7. Calling George Saunders’s “Sea Oak” slipstream is like calling Moby Dick “whale-y.”



What I think is tricky about pinning down an affect-based literature is the attempt to define the undefinable.
Do you consider horror an affect-based literature? I think I do, and I think it’s possible to recognise something as horror without necessarily being personally horrified by it. We can recognise the way it works. Same with slipstream, perhaps.
Maybe that’s the crux of the issue: how speculative and fantastic literature is inherently about “cognitive dissonance”.
Or indeed cognitive estrangement, per Suvin. Which I think is one of the problems with Kessel and Kelly’s intro; one of the holes it doesn’t plug.
I can’t wait to read this book. I saw it in a local bookstore lately. Not that I can afford it for another year or so. I’m saving up for the single beer I’m going to drink at quizzo tonight.

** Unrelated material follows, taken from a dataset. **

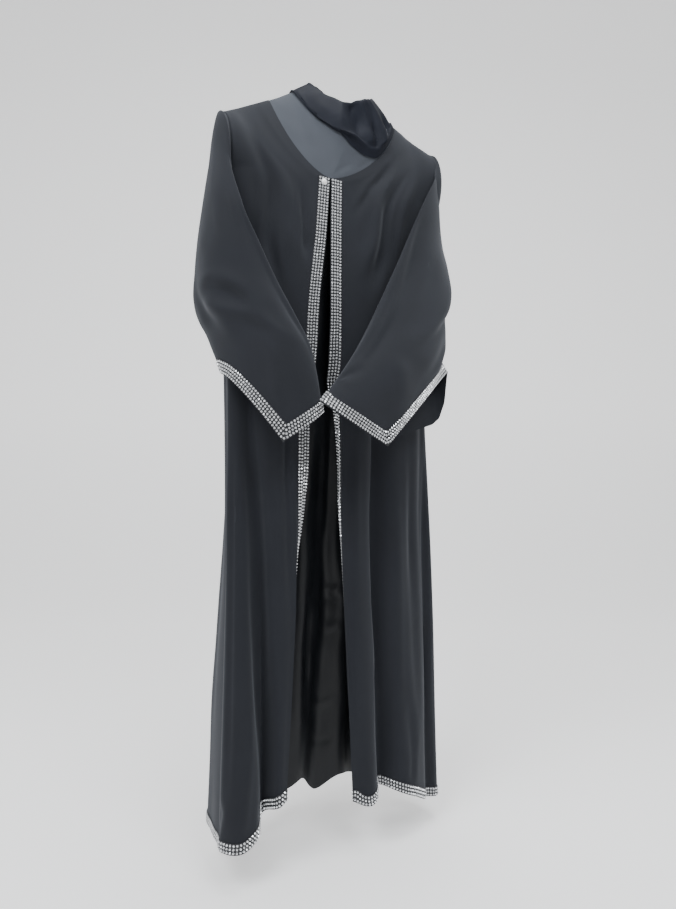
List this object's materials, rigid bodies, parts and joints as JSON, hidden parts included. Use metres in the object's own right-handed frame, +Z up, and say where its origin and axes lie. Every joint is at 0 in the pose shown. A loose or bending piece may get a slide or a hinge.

However I got a book on China’s short stories which should be fun.
I thought that this whole slipstream thing was great b/c many people said that wow, this just means that Sterling discovered pomo. I’m wondering what’s the difference? Of course, artists will always try to break out of their pigeonholes so we’ll see. I’d like to see a book that’s part slipstream part pomo. I can see that this is probably missing the point which is the point.
Fred
It comes to mind that trying to say what a story is, in the absence of a reader, is like trying to say what a word means in the absence of a hearer. Just because you can build whole academic departments around it doesn’t mean you’re talking about something that actually exists.

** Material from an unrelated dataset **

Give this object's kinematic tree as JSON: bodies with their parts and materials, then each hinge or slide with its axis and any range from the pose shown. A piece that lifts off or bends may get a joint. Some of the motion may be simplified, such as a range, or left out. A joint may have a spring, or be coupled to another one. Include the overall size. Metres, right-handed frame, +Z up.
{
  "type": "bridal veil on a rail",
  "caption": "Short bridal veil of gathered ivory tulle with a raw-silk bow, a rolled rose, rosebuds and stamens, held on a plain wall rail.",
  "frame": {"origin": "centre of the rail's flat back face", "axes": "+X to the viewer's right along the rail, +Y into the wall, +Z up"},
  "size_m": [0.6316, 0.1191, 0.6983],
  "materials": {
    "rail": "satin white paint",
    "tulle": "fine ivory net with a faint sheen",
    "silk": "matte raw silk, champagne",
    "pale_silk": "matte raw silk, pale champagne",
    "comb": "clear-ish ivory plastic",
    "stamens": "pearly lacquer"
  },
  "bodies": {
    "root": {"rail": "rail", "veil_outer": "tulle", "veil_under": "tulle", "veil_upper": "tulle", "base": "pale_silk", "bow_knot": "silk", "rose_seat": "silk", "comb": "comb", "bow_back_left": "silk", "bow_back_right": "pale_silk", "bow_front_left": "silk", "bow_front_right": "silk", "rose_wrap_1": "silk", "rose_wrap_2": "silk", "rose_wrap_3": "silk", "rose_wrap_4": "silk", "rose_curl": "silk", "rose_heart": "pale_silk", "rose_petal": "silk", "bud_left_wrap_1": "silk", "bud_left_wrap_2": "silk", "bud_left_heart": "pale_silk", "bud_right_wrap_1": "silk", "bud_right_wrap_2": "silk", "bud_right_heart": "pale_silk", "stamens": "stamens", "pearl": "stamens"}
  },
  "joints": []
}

On which note, I think pomo is more about reading than writing….
Niall> Right–Greg Egan can make a reader feel very, very strange. It would be interesting to take this even further and find how “cognitive dissonance” bleeds into the age-old “sense of wonder.”
David> I think you point to something important there. Mapping a reader-response might be easier in a relatively stable reading community (like SF/F), but with a project that is supposed to be trans-genre or even non-genre, the affect mapping becomes much more problematic as a way to talk about what brings a certain set of weird stories together.